Butter a 15 1/2 x 10 1/2 inch jelly-roll pan and line it with aluminum foil so that the bottom of the pan and the sides are covered. (An easy way to do this is to turn the pan upside down and mold the foil over the pan creating a shell and then turn the pan back over and carefully place the foil inside). Do not butter the foil. Place the pan in the freezer while you prepare the dough.

Beat the butter until is smooth and add the sugar, mixing well. Beat in the egg, salt and lemon zest. Gradually add the flour until the mixture holds together (scrap down the bowl with a rubber spatula to be sure everything is incorporated).

This is the part that frightened me but there is nothing to it! Line the pan with the dough. Take rounded teaspoons of dough (a cookie scoop makes this very easy) and place them along the sides of the pan. Then add the remaining balls of dough throughout the pan placing them about 1/2 to 1 inch apart.

Now, press the balls of dough, beginning up the sides of the pan and then the bottom. Work out any thin spots and get it as even as you can.

Carefully prick the dough on the bottom of the pan at 1/2 inch intervals. Chill in the refrigerator for about 15 minutes.

Preheat the oven to 375. Bake for 20 minutes or until the edges are slightly colored and the bottom is pale but dry. Maida goes into a lot of detail about the dough slipping and/or puffing up. I kept an eye on it (as she instructed) but only noticed it puffing up in one area. If this happens, prick it with a fork and it should subside. If the dough slips down the edges (which it didn't do with me), press it back with your fingertips (just don't burn yourself!). Prepare the topping as the pastry cools.

Pecan Topping


8 oz. (2 sticks) unsalted butter
1/2 cup honey
1/4 cup granulated sugar
1 cup plus 2 TBS dark brown sugar, firmly packed
1/4 cup heavy cream
20 oz. (5 cups) pecan halves or large pieces

In a heavy 3 quart saucepan over moderately high heat, cook the butter and honey, stirring occasionally, until the butter is melted.
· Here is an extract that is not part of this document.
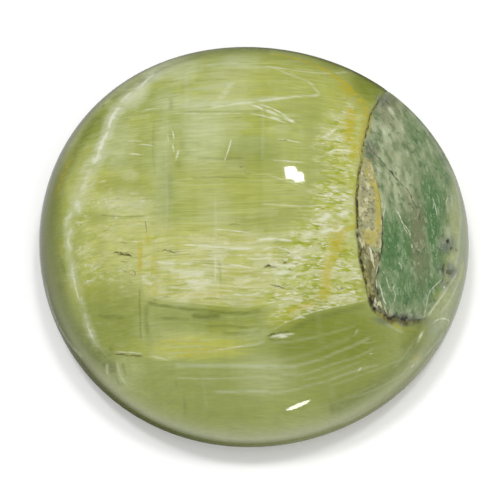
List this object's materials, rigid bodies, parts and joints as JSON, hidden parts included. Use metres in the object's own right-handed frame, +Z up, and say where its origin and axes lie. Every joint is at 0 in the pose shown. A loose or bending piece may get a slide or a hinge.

Add both sugars and stir to dissolve. Bring to a boil and let it boil for 2 minutes without stirring.

Remove the pan from the heat and stir in the heavy cream and then the pecans. Wait 5 minutes. Place the pecans evenly over the crust with a slotted spoon. Drizzle the remaining mixture over the pecans. Even out the pecans to fill in any thin spots. It will appear that there isn't enough of the syrupy mixture but it will expand and fill in during baking.

Bake at 375 for 20-25 minutes. Cool to room temperature.

After it has completely cooled, cover with a large rack or another cookie sheet and turn it over. Carefully removed the pan and the foil. Cover again with a rack or cookie sheet and turn it back over. Chill in the refrigerator. After it has chilled, remove it from the refrigerator, transfer to a cutting board and use a long, sharp knife to cut it into squares (the size of the bars is strictly up to you!). Enjoy!


Carol said...

These--I'm gonna try. I love pecans! Carol

Heather said...

These were amazing! I have to admit that I ate more than my fair share of these at Thanksgiving. It was nice visiting with you and Michael.

Phillip Oliver said...

Thanks Heather! It was great seeing your family as well. Did you get any of the photos I took of you? If not, let me know and I will send them to you.

Anonymous said...

I've done these for years - my book fell apart, so thanks for this recipe! I also melt semisweet chocolate, fill a sandwich bag, cut a teeny triangle off a corner, and drizzle the cut bars. Looks great!

Phillip Oliver said...

That sounds like a great tip!

Larry Smith said...

I worked for a caterer who used this recipe and it is fabulous and addictive. I'm not a sweets person or really a pecan person but I crave these. Its been 20 years since I made them and I just looked up th recipe if that tells you anything. Don't skip the lemon zest in the crust. It makes all the difference!